Bowers, a former chairman of the S.C. Election Commission, turned around in a hallway when he first saw a reporter outside of his downtown Columbia law office soon after the first reports leaked. Then he came outside an hour later and declined comment. 

“I’m just going for a jog,” he said after appearing at the door in running gear.

Miller's confirmation came while Bowers was jogging.

"I would just tell you that everything Jason said in the tweet I agree with, and I look forward to representing the former president,” Bowers said after his run.

Asked if he’d spoken to Trump yet, Bowers said, “That’s all I’ve got to say right now. We’ll talk later.”

U.S. Sen. Tim Scott, R-S.C., called Bowers a "smart, capable, competent attorney who has served well in South Carolina and understands election laws about as good as anyone that I know, so it’ll be interesting to watch."

No impeachment hearing has been scheduled in Senate, though Republicans proposed Trump get two weeks to prepare his defense. A conviction could keep Trump from seeking public office again. Trump was acquitted after being impeached in 2019 for abuse of power in trying to get Ukrainian leaders to discredit political foes, particularly President Joe Biden and his son.

Bowers brings with him a wealth of experience in politics.

Bowers represented then-Gov. Nikki Haley in 2012 when she held off ethics charges of illegal lobbying while she was in the S.C. House.

He represented then-Lt. Gov. Henry McMaster in his fight over excessive contributions. McMaster agreed to pay more than $70,000 in fines and reimbursements in 2016. McMaster shared office space with Bowers before he became governor.
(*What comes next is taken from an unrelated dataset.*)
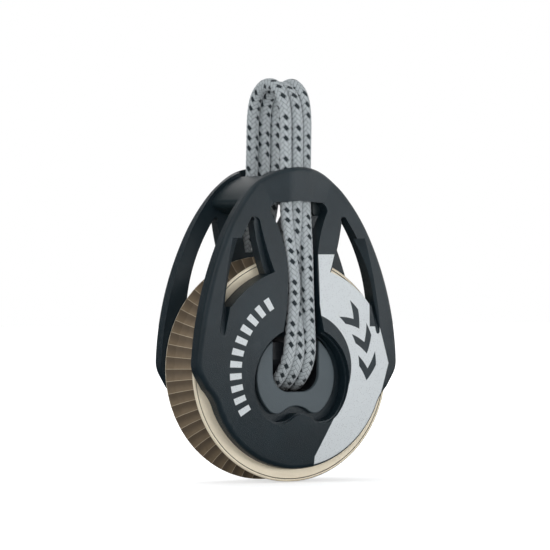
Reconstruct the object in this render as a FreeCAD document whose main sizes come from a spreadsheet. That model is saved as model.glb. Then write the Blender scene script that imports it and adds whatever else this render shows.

McMaster is a close Trump ally.

Bowers also aided the S.C. Election Commission and the North Carolina governor in lawsuits over those states' voter ID laws, and the S.C. Republican Party in a lawsuit over not holding a 2020 presidential primary.

He has federal experience as a special counsel on voting matters at the U.S. Department of Justice under President George W. Bush.

"We think the President is in great hands," S.C. GOP Party Chairman Drew McKissick said.

Not all of his clients are political.

Bowers represented Florence County Sheriff Kenneth Boone, who pleaded guilty this month to embezzlement and misconduct charges after prosecutors alleged he used federal narcotics funds to buy bicycle equipment, electronics, coolers, baseball gear and clothes.

He also represented University of South Carolina women's basketball coach Dawn Staley in her defamation suit against University of Missouri Athletic Director Jim Sterk in 2018 that was settled for an apology and $50,000, half of which went to her charity.

David Cloninger contributed to this report.